Primary energy consumption grew at a rate of 2.9% last year, almost double its 10-year average of 1.5% per year, and the fastest since 2010.
By fuel, energy consumption growth was driven by natural gas, which contributed more than 40% of the increase. All fuels grew faster than their 10-year averages, apart from renewables, although renewables still accounted for the second largest increment to energy growth.
China, the US and India together accounted for more than two thirds of the global increase in energy demand, with US consumption expanding at its fastest rate for 30 years.
Carbon emissions grew by 2.0%, the fastest growth for seven years.
The annual average oil price (Dated Brent) rose to $71.31 per barrel, up from $54.19/barrel in 2017.
Oil consumption grew by an above-average 1.4 million barrels per day (b/d), or 1.5%. China (680,000 b/d) and the US (500,000 b/d) were the largest contributors to growth.
Global oil production rose by 2.2 million b/d, or 2.4%. Almost all of the net increase was accounted for by the US, with their growth in production (2.2 million b/d) a record for any country in any year.
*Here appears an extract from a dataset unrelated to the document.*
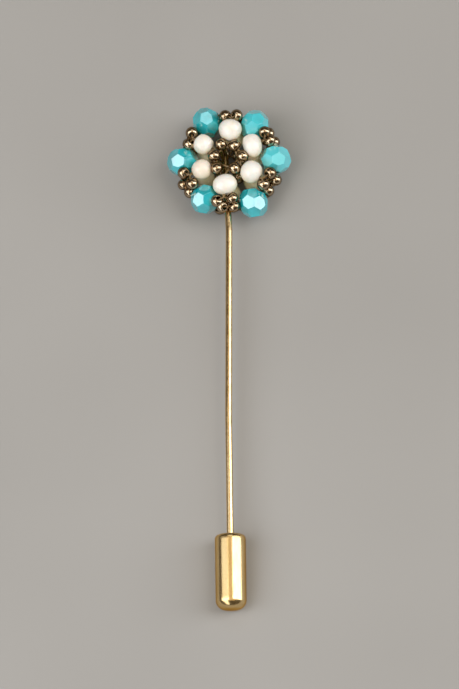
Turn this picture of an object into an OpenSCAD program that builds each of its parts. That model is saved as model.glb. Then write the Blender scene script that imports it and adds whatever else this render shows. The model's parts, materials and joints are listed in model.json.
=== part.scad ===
// Stick pin with a beaded flower for a head and a bullet clutch on its point.
// It lies face up on a table: +Y points along the pin to the flower, +Z is up,
// and the origin is on the table under the middle of the whole pin.
// The flower is made in a frame of its own, with the origin in its middle,
// Z up through its face and the pin leaving along -Y, and then laid down.

/* [Turquoise beads] */
// Diameter of a turquoise bead
turquoise_d = 4.15; // [3.65:0.05:4.2]
// Diameter of the hole in a turquoise bead
turquoise_hole_d = 0.8; // [0.6:0.1:1.0]
// Facets in each row round a turquoise bead
facets_in_row = 7; // [5:2:9]

/* [Pearls] */
// Size of the pearls against the sizes in their table
pearl_scale = 1.0; // [0.9:0.01:1.02]
// Diameter of the hole in a pearl
pearl_hole_d = 0.6; // [0.5:0.05:0.8]

/* [Thread] */
// Diameter of the beading thread
thread_d = 0.24; // [0.2:0.02:0.3]

/* [Pin] */
// Diameter of the pin's wire
pin_d = 0.9; // [0.8:0.05:0.9]
// Length of the pin from the middle of the flower to its point
pin_reach = 60.0; // [57:0.5:61]
// Length of the taper at the point
point_len = 3.0; // [2:0.5:5]
// Distance from the middle of the flower to the slight bend in the pin
bend_at = 36.0; // [20:1:40]
// Angle of the slight bend in the pin
bend_angle = 0.9; // [0.2:0.1:1.2]
// Distance from the middle of the flower to where the pin starts to lean aside
lean_at = 9.8; // [9:0.1:12]
// Angle of the lean towards the flower's middle
lean_angle = 3.1; // [1:0.1:4]
// Radius of the turned-over end inside the flower
hook_r = 3.0; // [2.6:0.1:3.4]

/* [Clutch] */
// Outer diameter of the clutch
clutch_d = 4.1; // [3.6:0.1:4.6]
// Length of the clutch
clutch_len = 10.05; // [9.25:0.1:12.05]
// Distance from the middle of the flower to the mouth of the clutch
mouth_at = 52.25; // [49.75:0.5:52.75]
// Play between the pin and the clutch's bore, on the radius
bore_play = 0.05; // [0.02:0.01:0.1]
// Depth of the clutch's bore
bore_depth = 8.9; // [8.9:0.05:9.05]

/* [Hidden] */
$fn = 48;

// Columns of the bead tables
ANGLE = 0;  // direction from the flower's middle, in degrees
REACH = 1;  // distance of the bead's middle from the flower's middle
TILT = 2;   // rise of a turquoise bead's hole towards the gap before it, in degrees
ROLL = 3;   // turn of a turquoise bead about its hole
ALONG = 2;  // length of a pearl along its hole
ACROSS = 3; // width of a pearl across its hole, in the flower's plane
THICK = 4;  // width of a pearl across its hole, up and down
LIFT = 5;   // height of a pearl's middle over the flower's middle plane

//                angle  reach  tilt roll
turquoise_beads = [[ 118,  6.5,  -15, 12],
                   [  56,  6.2,   -8, 33],
                   [   1,  6.35,  -2, 32],
                   [ -61,  6.85,   0, 18],
                   [-122,  6.12, -10, 43],
                   [ 178,  6.4,    5,  0]];

//         angle reach along across thick lift
pearls = [[  85,  3.9,  3.15, 3.1,  3.1, 1.85],
          [  25,  3.75, 2.6,  3.3,  3.0, 1.85],
          [ -34,  3.9,  3.0,  3.1,  3.0, 1.85],
          [ -95,  3.9,  2.85, 3.4,  2.8, 2.0],
          [-156,  3.88, 2.78, 2.75, 2.7, 1.85],
          [ 149,  3.85, 2.7,  2.72, 2.8, 1.85]];

// Latitudes of the two rows of facets on each half of a turquoise bead
near_row = 21;
far_row = 58;
// Half the width between opposite facets, and half the length between the holes' ends
facet_r = 0.93 * turquoise_d / 2;
end_r = 0.92 * turquoise_d / 2;

// Where the thread runs: its inner rings, how far it goes on past a bead before it turns,
// and the gap between the beads where the pin leaves the flower
inner_reach = 1.95;
inner_lift = 2.1;
past_bead = 0.3;
past_pearl = 0.25;
PIN_GAP = 3;
thread_over_pin = pin_d / 2 + 0.8;
thread_sides = 6;
pearl_sides = 16;

// The pin starts to turn over just past the flower's middle. It stays round up to just short of
// the clutch, slims a little inside it and ends in a point.
pin_r = pin_d / 2;
pin_slim_r = pin_r - 0.05;
pin_tip_r = 0.08;
slim_before_mouth = 0.2;
hook_at = lean_at + 0.4;
hook_turn = 45;
pin_tip_at = pin_reach - bend_at;
clutch_mouth_at = mouth_at - bend_at;
slim_at = clutch_mouth_at - slim_before_mouth;
point_at = pin_tip_at - point_len;
clutch_r = clutch_d / 2;
bore_r = pin_r + bore_play;
bore_tip = 0.45;
mouth_round = 0.5;
mouth_flare = 0.25;
nose_round = 1.25;

// How the pin lies: on the undersides of the lowest back pearls and of the clutch
pearl_floor = pearls[3][LIFT] + pearl_scale * pearls[3][THICK] / 2;
clutch_rest = mouth_at + clutch_len - nose_round;
slope = asin((pearl_floor - clutch_r) / (clutch_rest - pearls[3][REACH]));
head_height = clutch_r * cos(slope) + clutch_rest * sin(slope);
// The middle of the flower, from the middle of the whole pin's box
flower_reach = 7.735;
middle_y = (mouth_at + clutch_len - flower_reach) / 2;
middle_x = 0.032;

// Lays the flower's frame down on the table
module laid_down() {
    translate([middle_x, middle_y, head_height]) rotate([slope, 0, 0]) children();
}

// The frame of the pin's lower stretch, past its slight bend, with Z pointing to the flower
module past_bend() {
    translate([0, -bend_at, 0]) rotate([0, 0, bend_angle]) rotate([-90, 0, 0]) children();
}

// The frame of the pin's upper stretch, which leans aside, with Y pointing along it
module past_lean() {
    translate([0, -lean_at, 0]) rotate([0, 0, lean_angle]) children();
}

// Keeps what is on one side of the mitre at a bend: side is 1 towards the flower, or -1
module to_mitre(at, turn, side) {
    intersection() {
        children();
        translate([0, -at, 0])
            rotate([0, 0, turn / 2])
                translate([0, side * pin_reach / 2, 0])
                    cube([4 * pin_d, pin_reach, 4 * pin_d], center = true);
    }
}

// A row of slabs cut to each other leaves a row of facets on each half of the bead
module facet_rows(latitude, turn) {
    intersection_for (i = [0:facets_in_row - 1])
        rotate([turn + i * 360 / facets_in_row, 0, 0])
            rotate([0, 0, -latitude])
                cube([4 * facet_r, 2 * facet_r, 4 * facet_r], center = true);
}

module turquoise(i) {
    bead = turquoise_beads[i];
    color("mediumturquoise")
        laid_down()
            rotate([0, 0, bead[ANGLE]])
                translate([bead[REACH], 0, 0])
                    rotate([0, 0, 90])
                        rotate([0, -bead[TILT], 0]) rotate([bead[ROLL], 0, 0])
                            difference() {
                                intersection() {
                                    facet_rows(near_row, 0);
                                    facet_rows(far_row, 180 / facets_in_row);
                                    cube([2 * end_r, 4 * facet_r, 4 * facet_r], center = true);
                                }
                                rotate([0, 90, 0])
                                    cylinder(d = turquoise_hole_d, h = 4 * end_r, center = true);
                            }
}

// side is 1 on the flower's face and -1 on its back
module pearl(i, side) {
    size = pearls[i];
    color("ivory")
        laid_down()
            rotate([0, 0, size[ANGLE]])
                translate([size[REACH], 0, side * size[LIFT]])
                    difference() {
                        hull()
                            scale(pearl_scale / 2 * [size[ALONG], size[ACROSS], size[THICK]])
                                sphere(r = 1, $fn = pearl_sides);
                        rotate([0, 90, 0])
                            cylinder(d = pearl_hole_d, h = 2 * size[ALONG], center = true);
                    }
}

// A straight stretch of thread between two points, running on a little past both
module stretch(from, to) {
    run = to - from;
    translate(from)
        rotate([0, acos(run[2] / norm(run)), atan2(run[1], run[0])])
            translate([0, 0, -thread_d / 2])
                cylinder(d = thread_d, h = norm(run) + thread_d, $fn = thread_sides);
}

// A point of the flower, from its distance and direction from the middle and its height
function polar(reach, angle, height) = [reach * cos(angle), reach * sin(angle), height];

// Where the thread leaves a turquoise bead: way is 1 or -1, along the bead's hole
function bead_end(bead, way) =
    polar(bead[REACH], bead[ANGLE], 0)
    + way * (end_r + past_bead) * polar(cos(bead[TILT]), bead[ANGLE] + 90, sin(bead[TILT]));

// Where the thread enters a pearl, with way -1, and leaves it, with way 1
function pearl_end(size, side, way) =
    polar(size[REACH] + way * (pearl_scale * size[ALONG] / 2 + past_pearl), size[ANGLE],
        side * size[LIFT]);

// The corner of a face's inner ring at a pearl
function ring_corner(size, side) = polar(inner_reach, size[ANGLE], side * inner_lift);

// Pearl i stands in the gap between turquoise bead i and the next one round
function next(i) = (i + 1) % len(turquoise_beads);

// Round the rim through the turquoise beads, and over the pin where it leaves the flower
module rim_thread() {
    for (i = [0:len(turquoise_beads) - 1]) {
        bead = turquoise_beads[i];
        leaves = bead_end(bead, -1);
        arrives = bead_end(turquoise_beads[next(i)], 1);
        stretch(bead_end(bead, 1), leaves);
        if (i == PIN_GAP) {
            crest = [(leaves[0] + arrives[0]) / 2, (leaves[1] + arrives[1]) / 2, thread_over_pin];
            stretch(leaves, crest);
            stretch(crest, arrives);
        } else {
            stretch(leaves, arrives);
        }
    }
}

// One face's inner ring, and its spokes through the pearls to the turquoise beads
module face_thread(side) {
    for (i = [0:len(pearls) - 1]) {
        size = pearls[i];
        enters = pearl_end(size, side, -1);
        leaves = pearl_end(size, side, 1);
        stretch(ring_corner(size, side), ring_corner(pearls[next(i)], side));
        stretch(ring_corner(size, side), enters);
        stretch(enters, leaves);
        stretch(leaves, bead_end(turquoise_beads[i], -1));
        stretch(leaves, bead_end(turquoise_beads[next(i)], 1));
    }
}

module thread() {
    color("saddlebrown") laid_down() {
        rim_thread();
        face_thread(1);
        face_thread(-1);
    }
}

// A wire with a turned-over upper end, two slight bends and a point
module pin() {
    color("goldenrod") laid_down() {
        past_lean()
            translate([-hook_r, hook_at, 0])
                rotate_extrude(angle = hook_turn)
                    translate([hook_r, 0]) circle(r = pin_r);
        to_mitre(lean_at, lean_angle, 1)
            past_lean()
                translate([0, -pin_d, 0])
                    rotate([-90, 0, 0])
                        cylinder(r = pin_r, h = hook_at + pin_d);
        to_mitre(lean_at, lean_angle, -1)
            to_mitre(bend_at, bend_angle, 1)
                translate([0, -bend_at - pin_d, 0])
                    rotate([-90, 0, 0])
                        cylinder(r = pin_r, h = bend_at - lean_at + 2 * pin_d);
        to_mitre(bend_at, bend_angle, -1)
            past_bend()
                translate([0, 0, -slim_at])
                    cylinder(r = pin_r, h = slim_at + pin_d);
        past_bend()
            translate([0, 0, -point_at])
                cylinder(r1 = pin_slim_r, r2 = pin_r, h = point_at - slim_at);
        past_bend()
            translate([0, 0, -pin_tip_at])
                cylinder(r1 = pin_tip_r, r2 = pin_slim_r, h = point_len);
    }
}

// A quarter round of the clutch's outline: middle is its centre's height, low is where it starts
module outline_corner(round, middle, low) {
    intersection() {
        translate([clutch_r - round, middle]) circle(r = round);
        translate([0, low]) square([clutch_r, round]);
    }
}

// Half of the clutch's outline, with the nose at the bottom and the mouth at the top
module clutch_outline() {
    translate([0, nose_round]) square([clutch_r, clutch_len - nose_round - mouth_round]);
    square([clutch_r - nose_round, clutch_len - mouth_round]);
    translate([0, nose_round]) square([clutch_r - mouth_round, clutch_len - nose_round]);
    outline_corner(nose_round, nose_round, 0);
    outline_corner(mouth_round, clutch_len - mouth_round, clutch_len - mouth_round);
}

module clutch() {
    color("gold") laid_down() past_bend()
        translate([0, 0, -clutch_mouth_at - clutch_len])
            difference() {
                rotate_extrude() clutch_outline();
                translate([0, 0, clutch_len - bore_depth]) cylinder(r = bore_r, h = bore_depth + 1);
                translate([0, 0, clutch_len - bore_depth - bore_tip])
                    cylinder(r1 = 0, r2 = bore_r, h = bore_tip);
                translate([0, 0, clutch_len - mouth_flare])
                    cylinder(r1 = bore_r, r2 = bore_r + 2 * mouth_flare, h = 2 * mouth_flare);
            }
}

for (i = [1:len(turquoise_beads)])
    turquoise(i - 1);
for (i = [1:len(pearls)])
    pearl(i - 1, 1);
for (i = [1:len(pearls)])
    pearl(i - 1, -1);
thread();
pin();
clutch();
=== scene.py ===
"""A stick pin with a beaded flower for a head, its clutch pushed on, lying face up on a studio floor.

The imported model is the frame: every bead, the wire and the clutch lie where it has them.
Each piece is modelled in millimetres, in a frame of its own, and then set in its place.
"""

import json
import math
import random

import bmesh
import bpy
from mathutils import Matrix, Vector


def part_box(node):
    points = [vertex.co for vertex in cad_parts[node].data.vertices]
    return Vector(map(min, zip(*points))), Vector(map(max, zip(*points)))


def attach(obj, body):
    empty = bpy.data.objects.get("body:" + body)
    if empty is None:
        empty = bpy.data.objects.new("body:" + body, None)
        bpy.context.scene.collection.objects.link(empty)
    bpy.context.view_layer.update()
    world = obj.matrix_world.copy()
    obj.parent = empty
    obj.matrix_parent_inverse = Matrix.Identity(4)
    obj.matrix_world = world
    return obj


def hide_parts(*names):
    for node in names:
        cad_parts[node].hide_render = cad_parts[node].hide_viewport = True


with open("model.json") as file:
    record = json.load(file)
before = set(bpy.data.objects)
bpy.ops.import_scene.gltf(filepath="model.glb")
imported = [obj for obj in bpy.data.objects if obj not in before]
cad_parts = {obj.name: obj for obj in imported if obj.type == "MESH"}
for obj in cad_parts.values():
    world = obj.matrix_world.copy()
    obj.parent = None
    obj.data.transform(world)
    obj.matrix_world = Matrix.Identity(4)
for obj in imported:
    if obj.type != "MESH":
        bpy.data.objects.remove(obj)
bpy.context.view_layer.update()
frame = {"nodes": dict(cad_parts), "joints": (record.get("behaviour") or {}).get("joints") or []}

MM = 0.001
random.seed(12)

# How near a vertex has to be to a plane, in millimetres, to count as lying in it
NEAR = 1e-3
# Most of a noise's values lie between these
NOISE_LOW = 0.3
NOISE_HIGH = 0.7

# The flower's frame, in millimetres: its middle, with Z up through its face and the wire leaving
# along -Y. The wire bends a little sideways, and the clutch slides along its lower stretch.
pull = Vector(frame["joints"][0]["axis"])
SLOPE = math.atan2(-pull.z, -pull.y)
BEND = math.asin(pull.x)
FLOWER_AT = (0.032, 27.2825, 3.4916)
FLOWER = Matrix.Translation(FLOWER_AT) @ Matrix.Rotation(SLOPE, 4, "X")
SIDES = {"front": 1, "back": -1}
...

Elsewhere, production growth in Canada (410,000 b/d) and Saudi Arabia (390,000 b/d) was outweighed by declines in Venezuela (-580,000 b/d) and Iran (-310,000 b/d).
Refinery throughput rose by 960,000 b/d, down from 1.5 million b/d in 2017. Nevertheless, average refinery utilization climbed to its highest level since 2007.
Natural gas consumption rose by 195 billion cubic metres (bcm), or 5.3%, one of the fastest rates of growth since 1984.
Growth in gas consumption was driven mainly by the US (78 bcm), supported by China (43 bcm), Russia (23 bcm) and Iran (16 Bcm).
Global natural gas production increased by 190 bcm, or 5.2%. Almost half of this came from the US (86 bcm), which (as with oil production) recorded the largest annual growth seen by any country in history. Russia (34 bcm), Iran (19 bcm) and Australia (17 bcm) were the next largest contributions to growth.
Growth in inter-regional natural gas trade was 39 bcm or 4.3%, more than double the 10-year average, driven largely by continuing rapid expansion in liquefied natural gas (LNG).
LNG supply growth came mainly from Australia (15 bcm), the US (11 bcm) and Russia (9 bcm). China accounted for around half of the increase in imports (21 bcm).